After the initial discussion, we establish a goal for the team. For example, in an industry event it may be to hold three client meetings, follow-up with four existing prospects and cultivate five new relationships.
Once we make our final decision to exhibit, we talk about our pre-event, in event and post-event strategies.
Do we have the email/mail list of exhibitors? Is it worth an additional financial investment to purchase a list? From there, we develop our pre-event marketing communications plan.
Is there a speaking opportunity at the educational sessions for any of our team members?
What will our in event presence look like? Booth, collaterals, giveaways (always key to select levels of giveaways and ensure that they are valuable enough that the individual wants to bring them home), and any interactive demonstration (iPad, laptop, etc.). What is our staffing strategy for the booth – two working and one floating through the aisles?

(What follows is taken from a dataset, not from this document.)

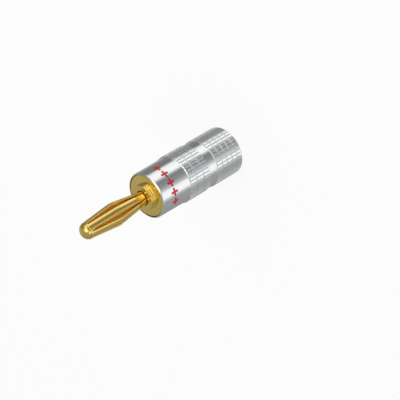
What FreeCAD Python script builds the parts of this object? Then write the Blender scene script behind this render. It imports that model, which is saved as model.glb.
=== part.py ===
import FreeCAD, Part
import math
import os

from FreeCAD import Vector

# Speaker plug with a sprung contact pin, a screw-on metal shell and two clamp screws.
# Millimetres. The plug stands on its cable end: z = 0 is the shell's rear rim, and
# +Z runs along the axis to the tip of the contact pin. -Y is the side that shows.

# Shell, outside
front_radius = 5.0
grip_stand = 0.3
waist_depth = 0.18
rear_edge = 0.2
shoulder_chamfer = 0.25

# Diced grip: two bands of ridges, crossed by rings
grip_ridges = 44
groove_depth = 0.14
ridge_groove_width = 0.28
ring_groove_width = 0.2
grip_lap = 0.3
rear_grip_length = 7.2
rear_grip_columns = 5
waist_length = 2.3
front_grip_length = 5.9
front_grip_columns = 3

# Shell, inside
rim_width = 0.3
seat_width = 0.65
cavity_step = 0.3
thread_engagement = 5.0
cable_bore_radius = 2.85
cable_bore_length = 3.0
entry_cone_depth = 2.0
rear_rim_width = 0.75

# Thread between shell and core: the solids stop at the roots of its two halves
thread_depth = 0.33
thread_clearance = 0.05
core_thread_length = 4.4

# Core
flange_thickness = 0.9
flange_recess = 0.05
flange_clearance = 0.05
boss_radius = 2.85
boss_height = 1.2
boss_edge = 0.12
boss_groove_width = 0.2
boss_groove_depth = 0.1
barrel_clearance = 0.3
barrel_end_gap = 2.5
wire_bore_radius = 1.6
wire_funnel = 0.4
drill_point_angle = 118.0
web_thickness = 2.14
sleeve_recess_depth = 0.75
sleeve_recess_clearance = 0.2

# Clamp screws
screw_radius = 1.5
screw_clearance = 0.05
screw_count = 2
screw_pitch = 4.0
first_screw_height = 2.9
last_screw_margin = 2.1
screw_bore_clearance = 0.03
screw_cavity_clearance = 0.12
screw_tip_chamfer = 0.3
screw_slot_width = 0.5
screw_slot_depth = 0.6

# Centre pin, pressed into the core
rod_radius = 1.1
pin_press_depth = 4.0
pin_lead_in = 0.15
journal_step = 0.3
journal_length = 1.2
head_radius = 1.6
head_land = 0.1
head_length = 1.05

# Lantern sleeve, rolled from sheet and trapped under the pin's head
sleeve_thickness = 0.3
sleeve_running_clearance = 0.05
sleeve_end_play = 0.05
sleeve_bulge_radius = 2.45
bulge_land = 0.5
rear_ring_length = 0.7
rear_run_length = 7.35
front_run_length = 7.2
front_ring_length = 0.3
leaf_count = 6
leaf_rear_width = 1.2
leaf_front_width = 1.4
first_slot_angle = 12.0
seam_gap = 0.12
seam_slot = 1

# How far a cutter stands past the face that it cuts through
overrun = 1.0

# Radii, from the outside in
grip_radius = front_radius + grip_stand
valley_radius = grip_radius - groove_depth
waist_radius = grip_radius - waist_depth
entry_mouth_radius = grip_radius - rear_edge - rear_rim_width
flange_bore_radius = front_radius - rim_width
flange_radius = flange_bore_radius - flange_clearance
shell_thread_radius = flange_bore_radius - seat_width
core_thread_radius = shell_thread_radius - thread_clearance - thread_depth
cavity_radius = shell_thread_radius - cavity_step
barrel_radius = cavity_radius - barrel_clearance
journal_radius = rod_radius + journal_step
rear_inner_radius = rod_radius + sleeve_running_clearance
rear_outer_radius = rear_inner_radius + sleeve_thickness
front_inner_radius = journal_radius + sleeve_running_clearance
front_outer_radius = front_inner_radius + sleeve_thickness
recess_radius = rear_outer_radius + sleeve_recess_clearance

# Heights, from the rear rim to the tip
rear_grip_bottom = rear_edge
rear_grip_top = rear_grip_bottom + rear_grip_length
front_grip_bottom = rear_grip_top + waist_length
front_grip_top = front_grip_bottom + front_grip_length
cavity_floor = entry_cone_depth + cable_bore_length
barrel_end = cavity_floor + barrel_end_gap
wire_bore_top = barrel_end + first_screw_height + (screw_count - 1) * screw_pitch + last_screw_margin
drill_point = wire_bore_radius / math.tan(math.radians(drill_point_angle / 2))
pin_start = wire_bore_top + drill_point + web_thickness
recess_floor = pin_start + pin_press_depth
boss_face = recess_floor + sleeve_recess_depth
flange_face = boss_face - boss_height
flange_seat = flange_face - flange_thickness
shell_length = flange_face + flange_recess
shell_thread_end = flange_seat - thread_engagement
sleeve_start = recess_floor + sleeve_end_play
slots_start = sleeve_start + rear_ring_length
bulge_start = slots_start + rear_run_length
bulge_end = bulge_start + bulge_land
slots_end = bulge_end + front_run_length
sleeve_end = slots_end + front_ring_length
head_seat = sleeve_end + sleeve_end_play
pin_tip = head_seat + head_length

# The rim of a screw's flat outer end is what comes nearest to the shell's round cavity
screw_body_radius = screw_radius - screw_clearance
screw_tip = wire_bore_radius + screw_bore_clearance
screw_end = math.sqrt((cavity_radius - screw_cavity_clearance) ** 2 - screw_body_radius ** 2)
screw_length = screw_end - screw_tip


def at(radius, height):
    return Vector(radius, 0, height)


def outline(start, *steps):
    """A closed face in the XZ half plane. A step is the (radius, height) at the end of
    a straight run, or a pair of them: a point on an arc and the arc's end."""
    edges = []
    here = at(*start)
    for step in steps:
        if isinstance(step[0], tuple):
            there = at(*step[1])
            edges.append(Part.Arc(here, at(*step[0]), there).toShape())
        else:
            there = at(*step)
            edges.append(Part.makeLine(here, there))
        here = there
    edges.append(Part.makeLine(here, at(*start)))
    return Part.Face(Part.Wire(edges))


def turned(start, *steps):
    return outline(start, *steps).revolve(Vector(0, 0, 0), Vector(0, 0, 1), 360)


def about_axis(shape, degrees):
    copy = shape.copy()
    copy.rotate(Vector(0, 0, 0), Vector(0, 0, 1), degrees)
    return copy


def ring_groove(radius, height, width, depth):
    """Steps across a square groove turned into an outer wall, from below to above."""
    low = height - width / 2
    high = height + width / 2
    return [(radius, low), (radius - depth, low), (radius - depth, high), (radius, high)]


def around(radius, degrees, height):
    angle = math.radians(degrees)
    return Vector(radius * math.cos(angle), radius * math.sin(angle), height)


def ridged_ring(bottom, top):
    """One ring of the grip: flat-topped ridges with V grooves between them."""
    pitch = 360 / grip_ridges
    half_groove = math.degrees(ridge_groove_width / 2 / grip_radius)
    corners = []
    for ridge in range(grip_ridges):
        valley = ridge * pitch
        corners.append(around(valley_radius, valley, bottom))
        corners.append(around(grip_radius, valley + half_groove, bottom))
        corners.append(around(grip_radius, valley + pitch - half_groove, bottom))
    corners.append(corners[0])
    return Part.Face(Part.makePolygon(corners)).extrude(Vector(0, 0, top - bottom))


def grip_band(bottom, top, columns):
    """Rings on a bar with one flat under each ridge, bored out to lap the blank."""
    pitch = (top - bottom + ring_groove_width) / columns
    valleys = [around(valley_radius, 360 * ridge / grip_ridges, bottom) for ridge in range(grip_ridges + 1)]
    bar = Part.Face(Part.makePolygon(valleys)).extrude(Vector(0, 0, top - bottom))
    feet = [bottom + column * pitch for column in range(columns)]
    band = bar.fuse([ridged_ring(foot, foot + pitch - ring_groove_width) for foot in feet])
    bore_radius = waist_radius - grip_lap
    bore = Part.makeCylinder(bore_radius, top - bottom + 2 * overrun, Vector(0, 0, bottom - overrun))
    return band.cut(bore)


def barrel_shell():
    blank = turned(
        (cable_bore_radius, entry_cone_depth),
        (entry_mouth_radius, 0),
        (waist_radius - rear_edge, 0),
        (waist_radius, rear_edge),
        (waist_radius, front_grip_top),
        (front_radius, front_grip_top + shoulder_chamfer),
        (front_radius, shell_length),
        (flange_bore_radius, shell_length),
        (flange_bore_radius, flange_seat),
        (shell_thread_radius, flange_seat),
        (shell_thread_radius, shell_thread_end),
        (cavity_radius, shell_thread_end),
        (cavity_radius, cavity_floor),
        (cable_bore_radius, cavity_floor),
    )
    rear_grip = grip_band(rear_grip_bottom, rear_grip_top, rear_grip_columns)
    front_grip = grip_band(front_grip_bottom, front_grip_top, front_grip_columns)
    return blank.fuse([rear_grip, front_grip])


def wire_bore():
    return turned(
        (0, barrel_end - overrun),
        (wire_bore_radius + wire_funnel + overrun, barrel_end - overrun),
        (wire_bore_radius, barrel_end + wire_funnel),
        (wire_bore_radius, wire_bore_top),
        (0, wire_bore_top + drill_point),
    )


def screw_height(index):
    return barrel_end + first_screw_height + index * screw_pitch


def core_body():
    groove_height = flange_face + boss_height / 2
    core = turned(
        (0, barrel_end),
        (barrel_radius, barrel_end),
        (barrel_radius, flange_seat - core_thread_length - (core_thread_radius - barrel_radius)),
        (core_thread_radius, flange_seat - core_thread_length),
        (core_thread_radius, flange_seat),
        (flange_radius, flange_seat),
        (flange_radius, flange_face),
        (boss_radius, flange_face),
        *ring_groove(boss_radius, groove_height, boss_groove_width, boss_groove_depth),
        (boss_radius, boss_face - boss_edge),
        (boss_radius - boss_edge, boss_face),
        (0, boss_face),
    )
    pin_hole = Part.makeCylinder(rod_radius, pin_press_depth + overrun, Vector(0, 0, pin_start))
    recess = Part.makeCylinder(recess_radius, sleeve_recess_depth + overrun, Vector(0, 0, recess_floor))
    screw_holes = [
        Part.makeCylinder(
            screw_radius, barrel_radius + overrun, Vector(0, 0, screw_height(index)), Vector(0, -1, 0)
        )
        for index in range(screw_count)
    ]
    return core.cut([wire_bore(), pin_hole, recess, *screw_holes])


def centre_pin():
    """A rod that thickens to a journal for the sleeve's front ring, under a domed head."""
    journal_start = head_seat - journal_length
    dome_base = head_seat + head_land
    rise = pin_tip - dome_base
    dome_radius = (head_radius ** 2 + rise ** 2) / (2 * rise)
    half_angle = math.asin(head_radius / dome_radius) / 2
    dome_middle = (dome_radius * math.sin(half_angle), pin_tip - dome_radius * (1 - math.cos(half_angle)))
    return turned(
        (0, pin_start),
        (rod_radius - pin_lead_in, pin_start),
        (rod_radius, pin_start + pin_lead_in),
        (rod_radius, journal_start - journal_step),
        (journal_radius, journal_start),
        (journal_radius, head_seat),
        (head_radius, head_seat),
        (head_radius, dome_base),
        (dome_middle, (0, pin_tip)),
    )


def slot_width(radius, height):
    """The gap between two leaves, whose width depends on the height alone."""
    share = (height - slots_start) / (slots_end - slots_start)
    leaf_width = leaf_rear_width + share * (leaf_front_width - leaf_rear_width)
    half_angle = math.pi / leaf_count - math.asin(leaf_width / 2 / radius)
    return 2 * radius * math.sin(half_angle)


def leaf_slot():
    rear = slot_width(rear_outer_radius, slots_start) / 2
    middle = slot_width(sleeve_bulge_radius, (bulge_start + bulge_end) / 2) / 2
    front = slot_width(front_outer_radius, slots_end) / 2
    corners = [
        (-rear, slots_start),
        (rear, slots_start),
        (middle, bulge_start),
        (middle, bulge_end),
        (front, slots_end),
        (-front, slots_end),
        (-middle, bulge_end),
        (-middle, bulge_start),
        (-rear, slots_start),
    ]
    window = Part.Face(Part.makePolygon([Vector(0, y, z) for y, z in corners]))
    return window.extrude(Vector(sleeve_bulge_radius + overrun, 0, 0))


def spring_sleeve():
    inner_bulge_radius = sleeve_bulge_radius - sleeve_thickness
    lantern = turned(
        (rear_inner_radius, sleeve_start),
        (rear_outer_radius, sleeve_start),
        (rear_outer_radius, slots_start),
        (sleeve_bulge_radius, bulge_start),
        (sleeve_bulge_radius, bulge_end),
        (front_outer_radius, slots_end),
        (front_outer_radius, sleeve_end),
        (front_inner_radius, sleeve_end),
        (front_inner_radius, slots_end),
        (inner_bulge_radius, bulge_end),
        (inner_bulge_radius, bulge_start),
        (rear_inner_radius, slots_start),
    )
    slots = [about_axis(leaf_slot(), first_slot_angle + 360 * leaf / leaf_count) for leaf in range(leaf_count)]
    seam = Part.makeBox(
        sleeve_bulge_radius + overrun,
        seam_gap,
        sleeve_end - sleeve_start + 2 * overrun,
        Vector(0, -seam_gap / 2, sleeve_start - overrun),
    )
    seam_angle = first_slot_angle + 360 * seam_slot / leaf_count
    return lantern.cut([*slots, about_axis(seam, seam_angle)])


def clamp_screw(index):
    """A slotted set screw, backed out so that its tip is clear of the wire bore."""
    screw = turned(
        (0, 0),
        (screw_body_radius - screw_tip_chamfer, 0),
        (screw_body_radius, screw_tip_chamfer),
        (screw_body_radius, screw_length),
        (0, screw_length),
    )
    slot = Part.makeBox(
        2 * screw_radius,
        screw_slot_width,
        screw_slot_depth + overrun,
        Vector(-screw_radius, -screw_slot_width / 2, screw_length - screw_slot_depth),
    )
    screw = screw.cut(slot)
    screw.rotate(Vector(0, 0, 0), Vector(1, 0, 0), 90)
    screw.translate(Vector(0, -screw_tip, screw_height(index)))
    return screw


def save(name, shape):
    solid = shape.Solids[0]
    solid.exportStep("parts/" + name + ".step")


os.makedirs("parts", exist_ok=True)
save("barrel_shell", barrel_shell())
save("core_body", core_body())
save("centre_pin", centre_pin())
save("spring_sleeve", spring_sleeve())
for number in range(screw_count):
    save("clamp_screw_" + str(number + 1), clamp_screw(number))
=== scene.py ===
# %% [markdown]
# This lesson dresses a small speaker plug that was first built as solids. The plug stands
# on its cable end: z = 0 is the shell's rear rim, +Z runs up to the tip of the sprung pin,
# and -Y is the side that faces the camera. We start by loading the solids. They keep their
# places, and every shape that we make below either stands for one of them or rides on it.

# %% Load the solids
import math

import bmesh
import bpy
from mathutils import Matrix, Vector


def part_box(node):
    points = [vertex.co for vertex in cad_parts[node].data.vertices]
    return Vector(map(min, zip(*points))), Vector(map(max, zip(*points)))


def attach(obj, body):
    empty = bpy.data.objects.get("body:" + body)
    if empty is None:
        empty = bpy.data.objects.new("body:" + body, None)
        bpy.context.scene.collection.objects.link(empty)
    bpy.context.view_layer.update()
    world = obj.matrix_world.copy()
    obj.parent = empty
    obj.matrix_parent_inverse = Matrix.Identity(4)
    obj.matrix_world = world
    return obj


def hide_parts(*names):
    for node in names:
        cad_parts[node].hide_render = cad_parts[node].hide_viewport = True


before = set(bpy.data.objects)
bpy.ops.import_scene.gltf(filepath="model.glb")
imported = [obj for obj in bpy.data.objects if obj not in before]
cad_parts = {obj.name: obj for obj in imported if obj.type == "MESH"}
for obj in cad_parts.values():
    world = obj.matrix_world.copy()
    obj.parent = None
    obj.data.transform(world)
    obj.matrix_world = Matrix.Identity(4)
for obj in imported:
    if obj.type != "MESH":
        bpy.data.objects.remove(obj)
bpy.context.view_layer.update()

MM = 0.001

# %% [markdown]
# A turned part is fully described by its radii and heights. Many of them can be read from
# the boxes of the solids, so that the dressed plug can't drift away from the CAD. All
# sizes here are in millimetres, because a plug is drawn in millimetres, and they become
# metres only at the moment when a mesh is made.


# %% Read sizes from the frame
def radius_of(node):
    low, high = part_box(node)
    return (high.x - low.x) / 2 / MM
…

What is the post event follow-up strategy? Who is the primary contact for follow-up? Is there a post-event offer? Giveaway? Communication medium (phone, email, mail)?
Finally, we do a post-event debrief. During this meeting, we discuss what worked, what didn’t and we include other individuals from the team as well as those who attended so that additional questions may be asked and ideas cultivated for the next event.
While virtual conferences continue to gain popularity in many industries, I am confident that it may be a few years before those fully infiltrate relocation and transportation. Until then, we will continue to make prudent investments, improve our experience and that for our customers, and work to ensure we meet or exceed our goals at each event.